#### THE PROBLEM:
Return only the lines running from the line with "Write part 2 of" down to the line with "# the canvas", both included, exactly as they appear.

★ ★ ★ ★ ★ ★ ★

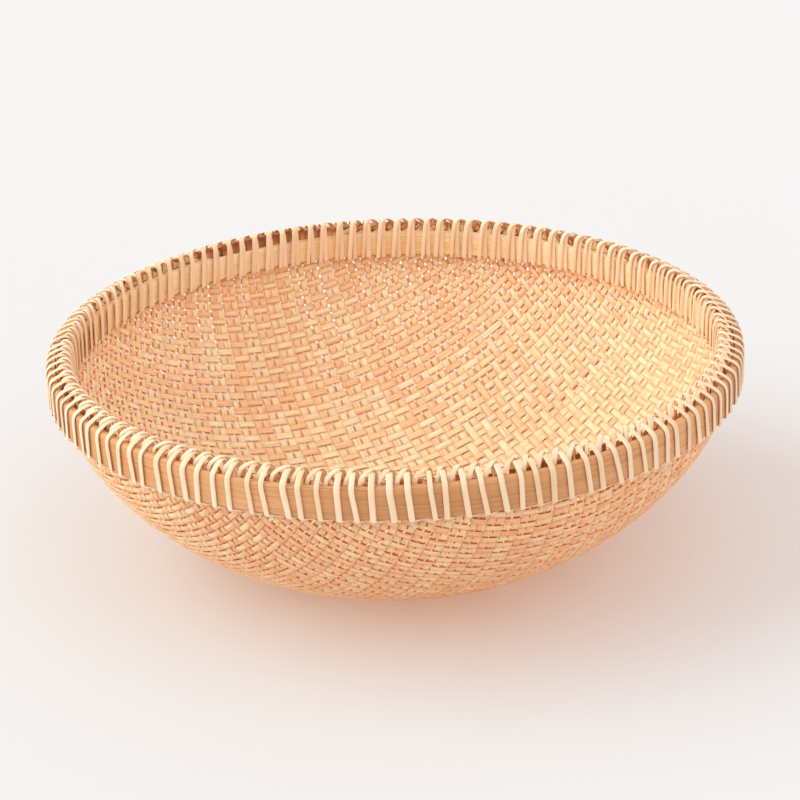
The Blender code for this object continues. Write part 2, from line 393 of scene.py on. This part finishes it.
TAN_LOOK = {
    "along": 0.012, "streaks": 0.5, "fibres": 0.35, "patches": 0.3,
    "roughness": 0.5, "grain_depth": 0.05 * MM,
}
PALE_TONES = (
    (0.0, colour(255, 234, 190)),
    (0.5, colour(254, 224, 174)),
    (1.0, colour(250, 212, 158)),
)
PALE_DARK = colour(214, 140, 78)
PALE_LOOK = {
    "along": 0.012, "streaks": 0.4, "fibres": 0.3, "patches": 0.25,
    "roughness": 0.5, "grain_depth": 0.05 * MM,
}


# ---------------------------------------------------------------- meshes

def make_piece(name, points, faces, material, node, attributes):
    """A piece of the object from arrays of quads, riding on the one body in place of a CAD node."""
    mesh = bpy.data.meshes.new(name)
    mesh.vertices.add(len(points))
    mesh.vertices.foreach_set("co", np.asarray(points, np.float32).ravel())
    mesh.loops.add(faces.size)
    mesh.loops.foreach_set("vertex_index", faces.ravel().astype(np.int32))
    mesh.polygons.add(len(faces))
    mesh.polygons.foreach_set("loop_start", np.arange(len(faces), dtype=np.int32) * 4)
    mesh.update(calc_edges=True)
    mesh.validate()
    for key, values in attributes.items():
        values = np.asarray(values, np.float32)
        kind = "FLOAT_VECTOR" if values.ndim == 2 else "FLOAT"
        layer = mesh.attributes.new(key, kind, "POINT")
        layer.data.foreach_set("vector" if values.ndim == 2 else "value", values.ravel())
    mesh.shade_smooth()
    mesh.set_sharp_from_angle(angle=SHARP_ANGLE)
    mesh.materials.append(material)
    piece = bpy.data.objects.new(name, mesh)
    bpy.context.scene.collection.objects.link(piece)
    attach(piece, "root")
    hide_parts(node)


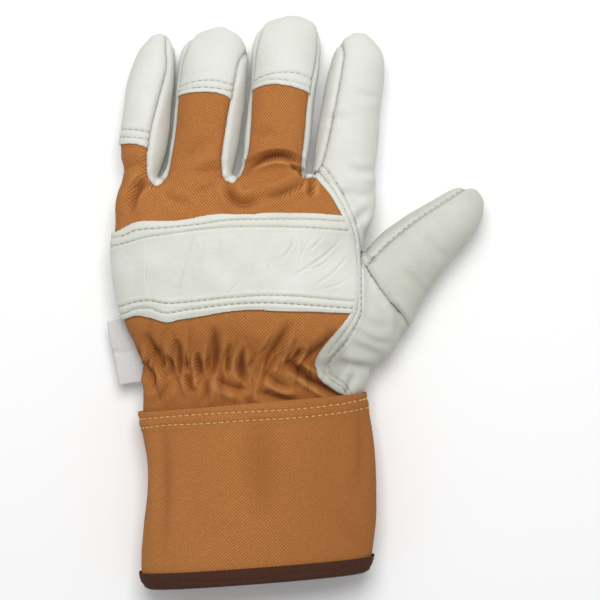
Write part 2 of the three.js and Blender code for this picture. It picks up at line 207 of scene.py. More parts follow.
def finish_mesh(bm, name):
    """Turns a bmesh into a smooth object at the origin."""
    mesh = bpy.data.meshes.new(name)
    bm.to_mesh(mesh)
    bm.free()
    piece = bpy.data.objects.new(name, mesh)
    bpy.context.scene.collection.objects.link(piece)
    mesh.shade_smooth()
    return piece


def reopen(piece):
    """The piece's mesh as a bmesh, to work on."""
    bm = bmesh.new()
    bm.from_mesh(piece.data)
    return bm


# %% [markdown]
# The hand, the fingers and the thumb run into each other as one padded skin. Six separate tubes would
# show hard creases where they cross, so they are melted together with a voxel remesh about as fine as
# the canvas weave, and then relaxed, which rounds the crotches between the fingers as sewing does.

# %% One skin from six limbs
bm = bmesh.new()
limb(bm, HAND, around=128)
for name, rows in {"little": LITTLE, "ring": RING, "middle": MIDDLE, "index": INDEX}.items():
    limb(bm, rows, TIPS[name])
limb(bm, THUMB, THUMB_TIP)
bmesh.ops.recalc_face_normals(bm, faces=bm.faces)
skin = finish_mesh(bm, "skin")


def apply_modifiers(piece):
    """Makes what the modifiers show the piece's own mesh."""
    depsgraph = bpy.context.evaluated_depsgraph_get()
    shown = bpy.data.meshes.new_from_object(piece.evaluated_get(depsgraph))
    piece.modifiers.clear()
    old = piece.data
    piece.data = shown
    bpy.data.meshes.remove(old)


VOXEL = 1.0  # mm
RELAXING = 8
remesh = skin.modifiers.new("melt", "REMESH")
remesh.mode = "VOXEL"
remesh.voxel_size = VOXEL * MM
relax = skin.modifiers.new("relax", "SMOOTH")
relax.factor = 0.5
relax.iterations = RELAXING
apply_modifiers(skin)
print("skin vertices:", len(skin.data.vertices))


# %% [markdown]
# Folds are pressed into the skin by number. Each fold is a row: where it starts, bends and ends on the
# plan, how wide and how deep. A point moves along its normal by how near it is to the fold, down in the
# valley and a little up on each bank, because padding that is pushed down has to go somewhere.

# %% Press folds into a skin
def polyline_distance(points, line):
    """Distance of each plan point to a line, its signed side, and its share along the line."""
    line = np.array(line, float)[:, :2]
    best = np.full(len(points), np.inf)
    side = np.zeros(len(points))
    share = np.zeros(len(points))
    lengths = np.linalg.norm(np.diff(line, axis=0), axis=1)
    total = lengths.sum()
    start = 0.0
    last = len(lengths) - 1
    for i, length in enumerate(lengths):
        along = (line[i + 1] - line[i]) / length
        offset = points - line[i]
        t = offset @ along
        low = -np.inf if i == 0 else 0.0
        high = np.inf if i == last else length
        near = offset - np.clip(t, 0, length)[:, None] * along
        distance = np.hypot(near[:, 0], near[:, 1])
        better = distance < best
        best[better] = distance[better]
        cross = along[0] * offset[:, 1] - along[1] * offset[:, 0]
        side[better] = np.sign(cross[better])
        share[better] = ((start + np.clip(t, low, high)) / total)[better]
        start += length
    return best, side, share


def positions(piece):
    """The place of every point of the piece, in millimetres."""
    values = np.empty(len(piece.data.vertices) * 3)
    piece.data.vertices.foreach_get("co", values)
    return values.reshape(-1, 3) / MM


def normals(piece):
    """The way that the surface faces at every point."""
    values = np.empty(len(piece.data.vertices) * 3)
    piece.data.vertex_normals.foreach_get("vector", values)
    return values.reshape(-1, 3)


def place(piece, points):
    """Moves the points of the piece, none of them below the floor."""
    points[:, 2] = np.maximum(points[:, 2], 0)
    piece.data.vertices.foreach_set("co", (points * MM).ravel())
    piece.data.update()


def bell(distance, width):
    """1 on a line, and falling away to both sides of it."""
    return np.exp(-((distance / width) ** 2))


def ramp(distance, width):
    """0 as far as a line, rising to 1 over the width past it."""
    return np.clip(distance / width, 0, 1)


def add_painted_shade(piece, amount):
    """Notes on the mesh itself how much painted shade each point takes, as millimetres of fold depth, for the
    materials to paint darker.
    """
    known = piece.data.attributes.get("fold") or piece.data.attributes.new("fold", "FLOAT", "POINT")
    depth = np.empty(len(piece.data.vertices), np.float32)
    known.data.foreach_get("value", depth)
    known.data.foreach_set("value", (depth + np.clip(amount, 0, None)).astype(np.float32))


def hollows(piece, passes):
    """How far each point lies below the mean of its surroundings, in millimetres."""
    ends = np.empty(len(piece.data.edges) * 2, np.int32)
    piece.data.edges.foreach_get("vertices", ends)
    one, other = ends.reshape(-1, 2).T
    points = positions(piece)
    neighbours = np.bincount(ends, minlength=len(points))
    mean = points.copy()
    for _ in range(passes):
        total = [
            np.bincount(one, axis[other], len(points)) + np.bincount(other, axis[one], len(points))
            for axis in mean.T
        ]
        mean = np.array(total).T / neighbours[:, None]
    return ((mean - points) * normals(piece)).sum(axis=1)


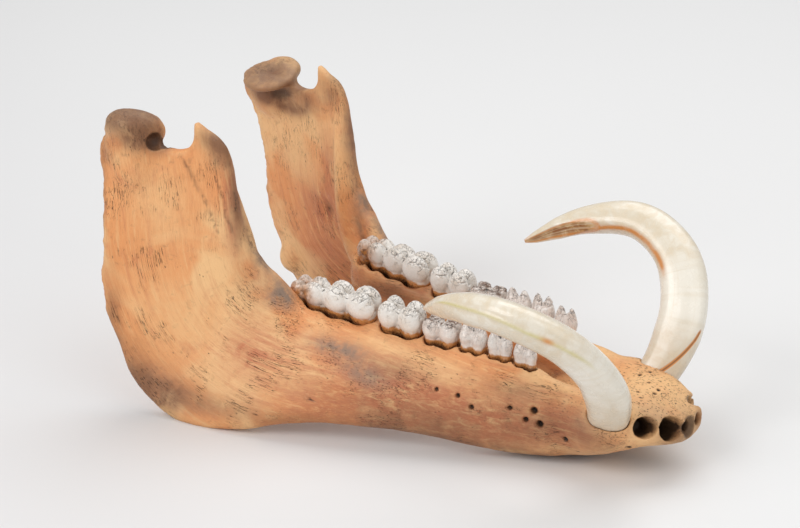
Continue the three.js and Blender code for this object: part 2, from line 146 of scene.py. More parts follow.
def smooth_curve(knots: Sequence[Sequence[float]], shares: Array) -> Array:
    """Run a centripetal curve through every knot.

    Args:
        knots: The points that the curve passes through.
        shares: Where to read it, from 0 at the first knot to 1 at the last.

    Returns:
        One point for each share.
    """
    p = np.asarray(knots, float)
    last = len(p) - 1
    at = np.clip(np.asarray(shares, float), 0.0, 1.0) * last
    start = np.minimum(np.floor(at).astype(int), last - 1)
    t = (at - start)[:, None]
    before = np.where((start > 0)[:, None], p[start - 1], 2 * p[0] - p[1])
    after = np.where((start + 2 <= last)[:, None], p[np.minimum(start + 2, last)], 2 * p[-1] - p[-2])
    a, b = p[start], p[start + 1]
    d0 = np.sqrt(np.linalg.norm(a - before, axis=1))[:, None]
    d1 = np.sqrt(np.linalg.norm(b - a, axis=1))[:, None]
    d2 = np.sqrt(np.linalg.norm(after - b, axis=1))[:, None]
    d1 = np.where(d1 < 1e-4, 1.0, d1)
    d0 = np.where(d0 < 1e-4, d1, d0)
    d2 = np.where(d2 < 1e-4, d1, d2)
    from_a = ((a - before) / d0 - (b - before) / (d0 + d1) + (b - a) / d1) * d1
    from_b = ((b - a) / d1 - (after - a) / (d1 + d2) + (after - b) / d2) * d1
    c2 = 3 * (b - a) - 2 * from_a - from_b
    c3 = 2 * (a - b) + from_a + from_b
    return a + from_a * t + c2 * t**2 + c3 * t**3


def even_curve(knots: Sequence[Sequence[float]], shares: Array) -> tuple[Array, Array]:
    """Read a curve at even steps of its own length.

    Args:
        knots: The points that the curve passes through.
        shares: Shares of its length.

    Returns:
        The points and the unit directions there.
    """
    fine = np.linspace(0, 1, 801)
    points = smooth_curve(knots, fine)
    run = np.concatenate([[0], np.cumsum(np.linalg.norm(np.diff(points, axis=0), axis=1))])
    where = np.interp(np.asarray(shares) * run[-1], run, fine)
    step = 1e-3
    ahead = smooth_curve(knots, np.minimum(where + step, 1))
    behind = smooth_curve(knots, np.maximum(where - step, 0))
    along = ahead - behind
    return smooth_curve(knots, where), along / np.linalg.norm(along, axis=1)[:, None]


@dataclass(frozen=True)
class Noise:
    """Smooth lattice noise with a fixed seed."""

    seed: int

    def _corner(self, cell: Array) -> Array:
        """Give each lattice cell its own unit direction."""
        key = (
            cell[:, 0].astype(np.int64) * 73856093
            ^ cell[:, 1].astype(np.int64) * 19349663
            ^ cell[:, 2].astype(np.int64) * 83492791
            ^ (self.seed * 2654435761)
        )
        key = (key ^ (key >> 13)) * 1274126177
        key = (key ^ (key >> 16)) & 0xFFFFFF
        turn = (key & 0xFFF) / 4096.0 * 2 * math.pi
        rise = ((key >> 12) & 0xFFF) / 4096.0 * 2 - 1
        flat = np.sqrt(1 - rise**2)
        return np.stack([flat * np.cos(turn), flat * np.sin(turn), rise], axis=1)

    def at(self, points: Array, size: float, octaves: int = 3) -> Array:
        """Read the noise.

        Args:
            points: The places, one row each.
            size: The width of the largest features.
            octaves: How many finer layers are added.

        Returns:
            Values of about -1 to 1.
        """
        total = np.zeros(len(points))
        reach = 0.0
        for octave in range(octaves):
            scaled = points / size * 2.0**octave + 17.3 * octave
            total += self._layer(scaled) * 0.55**octave
            reach += 0.55**octave
        return total / reach * 1.6

    def _layer(self, points: Array) -> Array:
        """Read one layer of the noise."""
        base = np.floor(points)
        local = points - base
        fade = local**3 * (local * (local * 6 - 15) + 10)
        total = np.zeros(len(points))
        for corner in np.ndindex(2, 2, 2):
            step = np.array(corner, float)
            weight = np.prod(np.where(step > 0, fade, 1 - fade), axis=1)
            total += weight * (self._corner(base + step) * (local - step)).sum(axis=1)
        return total


@dataclass
class Net:
    """The points and edges of a mesh, for moves made with numbers."""

    points: Array
    edges: Array

    @classmethod
    def of(cls, piece: bpy.types.Object) -> "Net":
        """Read a piece's mesh in measured millimetres.

        Args:
            piece: The mesh object.

        Returns:
            Its net.
        """
        mesh = piece.data
        flat = np.empty(len(mesh.vertices) * 3)
        mesh.vertices.foreach_get("co", flat)
        ends = np.empty(len(mesh.edges) * 2, np.int64)
        mesh.edges.foreach_get("vertices", ends)
        return cls(to_measured(flat.reshape(-1, 3)), ends.reshape(-1, 2))

    def store(self, piece: bpy.types.Object) -> None:
        """Write the points back into a piece's mesh."""
        piece.data.vertices.foreach_set("co", to_row(self.points).ravel())
        piece.data.update()

    def spread(self, values: Array) -> Array:
        """Average each point's neighbours.

        Args:
            values: One row or number for each point.

        Returns:
            The same shape of array, averaged.
        """
        a, b = self.edges[:, 0], self.edges[:, 1]
        count = len(self.points)
        degree = np.bincount(a, minlength=count) + np.bincount(b, minlength=count)
        columns = values.reshape(count, -1)
        out = np.empty_like(columns, float)
        for i in range(columns.shape[1]):
            column = columns[:, i]
            out[:, i] = np.bincount(a, column[b], count) + np.bincount(b, column[a], count)
        return (out / np.maximum(degree, 1)[:, None]).reshape(values.shape)

    def relax(self, strength: Array, steps: int) -> None:
        """Smooth the points towards their neighbours.

        Args:
            strength: How far each point goes, from 0 to 1.
            steps: How many times.
        """
        for _ in range(steps):
            self.points += (self.spread(self.points) - self.points) * strength[:, None]

    def normals(self, piece: bpy.types.Object) -> Array:
        """Store the points, then read each point's outward direction."""
        self.store(piece)
        flat = np.empty(len(self.points) * 3, np.float32)
        piece.data.vertices.foreach_get("normal", flat)
        return flat.reshape(-1, 3).astype(float)

    def hollows(self, normals: Array, steps: int) -> Array:
        """Measure how hollow the surface is: positive in dents, negative on bumps.

        Args:
            normals: Outward directions.
            steps: How wide a neighbourhood counts.

        Returns:
            A depth in millimetres for each point.
        """
        wide = self.points.copy()
        for _ in range(steps):
            wide = self.spread(wide)
        return ((wide - self.points) * normals).sum(axis=1)


# Modelling steps


def choose(*pieces: bpy.types.Object) -> None:
    """Select these pieces alone and make the first one active."""
    bpy.ops.object.select_all(action="DESELECT")
    for piece in pieces:
        piece.select_set(True)
    bpy.context.view_layer.objects.active = pieces[0]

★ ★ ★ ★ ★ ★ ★

#### SOLUTION:
Write part 2 of the three.js and Blender code for this picture. It picks up at line 207 of scene.py. More parts follow.
def finish_mesh(bm, name):
    """Turns a bmesh into a smooth object at the origin."""
    mesh = bpy.data.meshes.new(name)
    bm.to_mesh(mesh)
    bm.free()
    piece = bpy.data.objects.new(name, mesh)
    bpy.context.scene.collection.objects.link(piece)
    mesh.shade_smooth()
    return piece


def reopen(piece):
    """The piece's mesh as a bmesh, to work on."""
    bm = bmesh.new()
    bm.from_mesh(piece.data)
    return bm


# %% [markdown]
# The hand, the fingers and the thumb run into each other as one padded skin. Six separate tubes would
# show hard creases where they cross, so they are melted together with a voxel remesh about as fine as
# the canvas weave, and then relaxed, which rounds the crotches between the fingers as sewing does.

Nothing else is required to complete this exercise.